Output every entry exactly as written.

Rows from an object dataset:
— START —

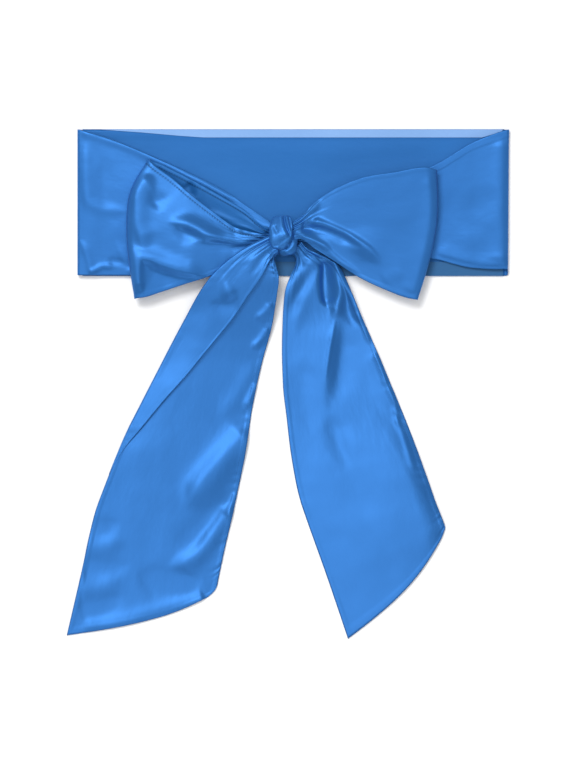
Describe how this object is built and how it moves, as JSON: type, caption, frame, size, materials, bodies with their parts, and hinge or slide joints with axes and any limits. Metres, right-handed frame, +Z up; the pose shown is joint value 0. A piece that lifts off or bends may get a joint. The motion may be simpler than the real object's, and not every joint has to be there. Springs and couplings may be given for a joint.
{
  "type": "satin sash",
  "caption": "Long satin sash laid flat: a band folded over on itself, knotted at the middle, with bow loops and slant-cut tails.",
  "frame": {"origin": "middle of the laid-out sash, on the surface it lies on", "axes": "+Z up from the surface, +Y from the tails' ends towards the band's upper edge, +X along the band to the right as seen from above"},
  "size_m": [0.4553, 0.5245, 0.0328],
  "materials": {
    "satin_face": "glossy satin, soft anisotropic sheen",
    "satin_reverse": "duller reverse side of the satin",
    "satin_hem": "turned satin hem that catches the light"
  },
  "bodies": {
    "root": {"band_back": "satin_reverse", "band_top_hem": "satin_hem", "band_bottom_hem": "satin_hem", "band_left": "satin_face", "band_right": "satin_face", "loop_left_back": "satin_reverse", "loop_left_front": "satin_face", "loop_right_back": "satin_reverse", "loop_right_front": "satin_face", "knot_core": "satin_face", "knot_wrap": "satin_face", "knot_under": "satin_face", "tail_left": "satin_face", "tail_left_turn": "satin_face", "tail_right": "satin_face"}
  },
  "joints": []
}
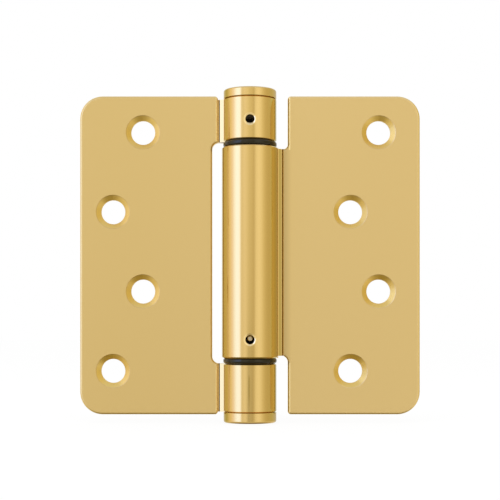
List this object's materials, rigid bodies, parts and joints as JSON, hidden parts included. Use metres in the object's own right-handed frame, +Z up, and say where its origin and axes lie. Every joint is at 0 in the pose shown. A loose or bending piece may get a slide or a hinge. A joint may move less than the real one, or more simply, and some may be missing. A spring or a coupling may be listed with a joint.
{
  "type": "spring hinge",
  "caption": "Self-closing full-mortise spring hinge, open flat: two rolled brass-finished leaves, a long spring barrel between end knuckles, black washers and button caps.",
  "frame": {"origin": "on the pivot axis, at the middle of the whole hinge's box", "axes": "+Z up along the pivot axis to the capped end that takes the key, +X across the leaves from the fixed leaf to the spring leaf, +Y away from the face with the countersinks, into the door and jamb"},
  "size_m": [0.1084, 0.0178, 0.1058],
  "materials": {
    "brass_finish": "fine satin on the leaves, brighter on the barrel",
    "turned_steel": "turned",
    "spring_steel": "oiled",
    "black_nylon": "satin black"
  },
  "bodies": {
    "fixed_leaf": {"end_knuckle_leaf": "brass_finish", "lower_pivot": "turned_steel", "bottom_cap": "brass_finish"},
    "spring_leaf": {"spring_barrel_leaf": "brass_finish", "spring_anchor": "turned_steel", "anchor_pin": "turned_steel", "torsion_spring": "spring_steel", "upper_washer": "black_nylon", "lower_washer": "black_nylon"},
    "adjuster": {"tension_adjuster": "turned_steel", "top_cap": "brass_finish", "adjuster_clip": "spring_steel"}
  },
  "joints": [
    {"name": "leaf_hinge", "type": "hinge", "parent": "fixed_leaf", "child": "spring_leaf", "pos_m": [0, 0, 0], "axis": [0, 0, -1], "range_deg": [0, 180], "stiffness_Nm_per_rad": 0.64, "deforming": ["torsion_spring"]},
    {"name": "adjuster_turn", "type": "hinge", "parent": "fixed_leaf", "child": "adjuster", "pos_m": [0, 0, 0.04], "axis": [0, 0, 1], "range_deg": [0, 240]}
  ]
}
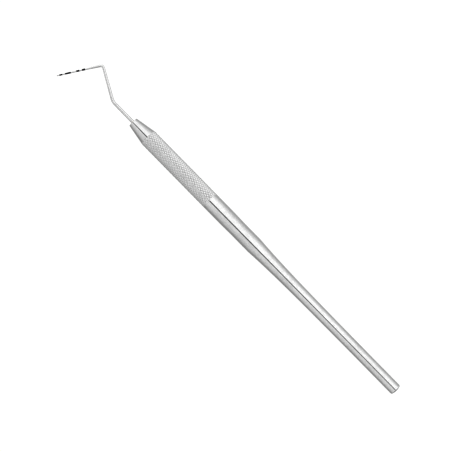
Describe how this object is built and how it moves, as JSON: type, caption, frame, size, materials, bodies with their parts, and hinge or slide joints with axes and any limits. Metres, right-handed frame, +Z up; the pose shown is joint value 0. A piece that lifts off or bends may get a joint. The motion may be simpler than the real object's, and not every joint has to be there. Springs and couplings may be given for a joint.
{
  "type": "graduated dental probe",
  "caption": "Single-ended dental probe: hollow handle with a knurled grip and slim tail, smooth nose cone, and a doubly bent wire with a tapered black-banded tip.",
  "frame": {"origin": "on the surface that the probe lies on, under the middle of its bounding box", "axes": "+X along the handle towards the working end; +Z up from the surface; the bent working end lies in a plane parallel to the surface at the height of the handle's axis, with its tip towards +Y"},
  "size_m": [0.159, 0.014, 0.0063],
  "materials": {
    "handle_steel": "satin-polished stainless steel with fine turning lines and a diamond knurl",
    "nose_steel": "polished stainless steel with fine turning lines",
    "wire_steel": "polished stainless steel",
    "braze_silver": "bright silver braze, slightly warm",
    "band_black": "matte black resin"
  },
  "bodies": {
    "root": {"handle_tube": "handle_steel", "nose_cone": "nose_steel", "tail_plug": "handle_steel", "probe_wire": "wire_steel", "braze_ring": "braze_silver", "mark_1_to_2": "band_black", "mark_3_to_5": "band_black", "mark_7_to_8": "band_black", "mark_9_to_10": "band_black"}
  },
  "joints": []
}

— END —

Response below:
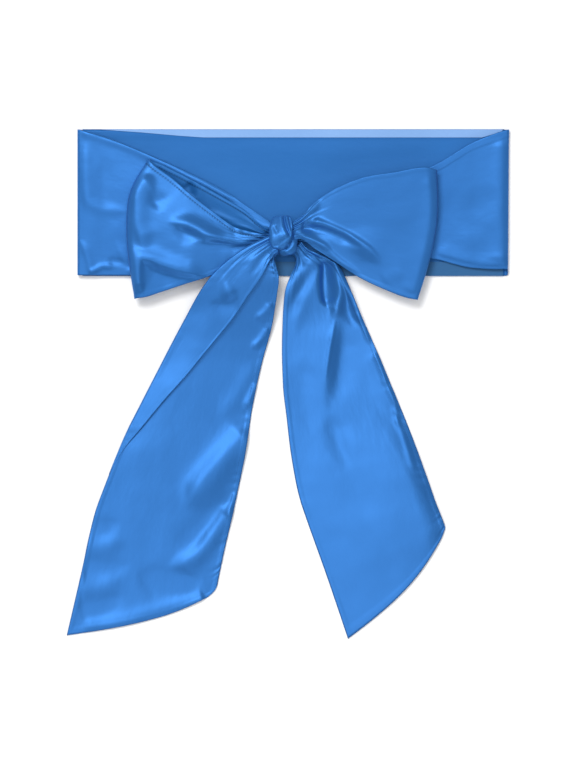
Describe how this object is built and how it moves, as JSON: type, caption, frame, size, materials, bodies with their parts, and hinge or slide joints with axes and any limits. Metres, right-handed frame, +Z up; the pose shown is joint value 0. A piece that lifts off or bends may get a joint. The motion may be simpler than the real object's, and not every joint has to be there. Springs and couplings may be given for a joint.
{
  "type": "satin sash",
  "caption": "Long satin sash laid flat: a band folded over on itself, knotted at the middle, with bow loops and slant-cut tails.",
  "frame": {"origin": "middle of the laid-out sash, on the surface it lies on", "axes": "+Z up from the surface, +Y from the tails' ends towards the band's upper edge, +X along the band to the right as seen from above"},
  "size_m": [0.4553, 0.5245, 0.0328],
  "materials": {
    "satin_face": "glossy satin, soft anisotropic sheen",
    "satin_reverse": "duller reverse side of the satin",
    "satin_hem": "turned satin hem that catches the light"
  },
  "bodies": {
    "root": {"band_back": "satin_reverse", "band_top_hem": "satin_hem", "band_bottom_hem": "satin_hem", "band_left": "satin_face", "band_right": "satin_face", "loop_left_back": "satin_reverse", "loop_left_front": "satin_face", "loop_right_back": "satin_reverse", "loop_right_front": "satin_face", "knot_core": "satin_face", "knot_wrap": "satin_face", "knot_under": "satin_face", "tail_left": "satin_face", "tail_left_turn": "satin_face", "tail_right": "satin_face"}
  },
  "joints": []
}
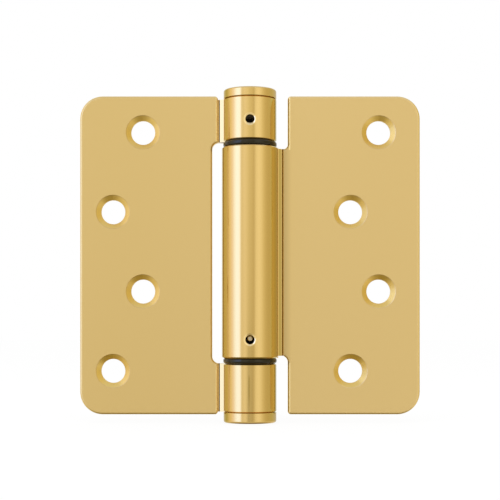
List this object's materials, rigid bodies, parts and joints as JSON, hidden parts included. Use metres in the object's own right-handed frame, +Z up, and say where its origin and axes lie. Every joint is at 0 in the pose shown. A loose or bending piece may get a slide or a hinge. A joint may move less than the real one, or more simply, and some may be missing. A spring or a coupling may be listed with a joint.
{
  "type": "spring hinge",
  "caption": "Self-closing full-mortise spring hinge, open flat: two rolled brass-finished leaves, a long spring barrel between end knuckles, black washers and button caps.",
  "frame": {"origin": "on the pivot axis, at the middle of the whole hinge's box", "axes": "+Z up along the pivot axis to the capped end that takes the key, +X across the leaves from the fixed leaf to the spring leaf, +Y away from the face with the countersinks, into the door and jamb"},
  "size_m": [0.1084, 0.0178, 0.1058],
  "materials": {
    "brass_finish": "fine satin on the leaves, brighter on the barrel",
    "turned_steel": "turned",
    "spring_steel": "oiled",
    "black_nylon": "satin black"
  },
  "bodies": {
    "fixed_leaf": {"end_knuckle_leaf": "brass_finish", "lower_pivot": "turned_steel", "bottom_cap": "brass_finish"},
    "spring_leaf": {"spring_barrel_leaf": "brass_finish", "spring_anchor": "turned_steel", "anchor_pin": "turned_steel", "torsion_spring": "spring_steel", "upper_washer": "black_nylon", "lower_washer": "black_nylon"},
    "adjuster": {"tension_adjuster": "turned_steel", "top_cap": "brass_finish", "adjuster_clip": "spring_steel"}
  },
  "joints": [
    {"name": "leaf_hinge", "type": "hinge", "parent": "fixed_leaf", "child": "spring_leaf", "pos_m": [0, 0, 0], "axis": [0, 0, -1], "range_deg": [0, 180], "stiffness_Nm_per_rad": 0.64, "deforming": ["torsion_spring"]},
    {"name": "adjuster_turn", "type": "hinge", "parent": "fixed_leaf", "child": "adjuster", "pos_m": [0, 0, 0.04], "axis": [0, 0, 1], "range_deg": [0, 240]}
  ]
}
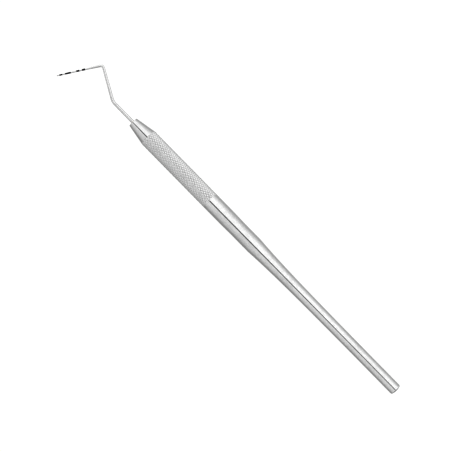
Describe how this object is built and how it moves, as JSON: type, caption, frame, size, materials, bodies with their parts, and hinge or slide joints with axes and any limits. Metres, right-handed frame, +Z up; the pose shown is joint value 0. A piece that lifts off or bends may get a joint. The motion may be simpler than the real object's, and not every joint has to be there. Springs and couplings may be given for a joint.
{
  "type": "graduated dental probe",
  "caption": "Single-ended dental probe: hollow handle with a knurled grip and slim tail, smooth nose cone, and a doubly bent wire with a tapered black-banded tip.",
  "frame": {"origin": "on the surface that the probe lies on, under the middle of its bounding box", "axes": "+X along the handle towards the working end; +Z up from the surface; the bent working end lies in a plane parallel to the surface at the height of the handle's axis, with its tip towards +Y"},
  "size_m": [0.159, 0.014, 0.0063],
  "materials": {
    "handle_steel": "satin-polished stainless steel with fine turning lines and a diamond knurl",
    "nose_steel": "polished stainless steel with fine turning lines",
    "wire_steel": "polished stainless steel",
    "braze_silver": "bright silver braze, slightly warm",
    "band_black": "matte black resin"
  },
  "bodies": {
    "root": {"handle_tube": "handle_steel", "nose_cone": "nose_steel", "tail_plug": "handle_steel", "probe_wire": "wire_steel", "braze_ring": "braze_silver", "mark_1_to_2": "band_black", "mark_3_to_5": "band_black", "mark_7_to_8": "band_black", "mark_9_to_10": "band_black"}
  },
  "joints": []
}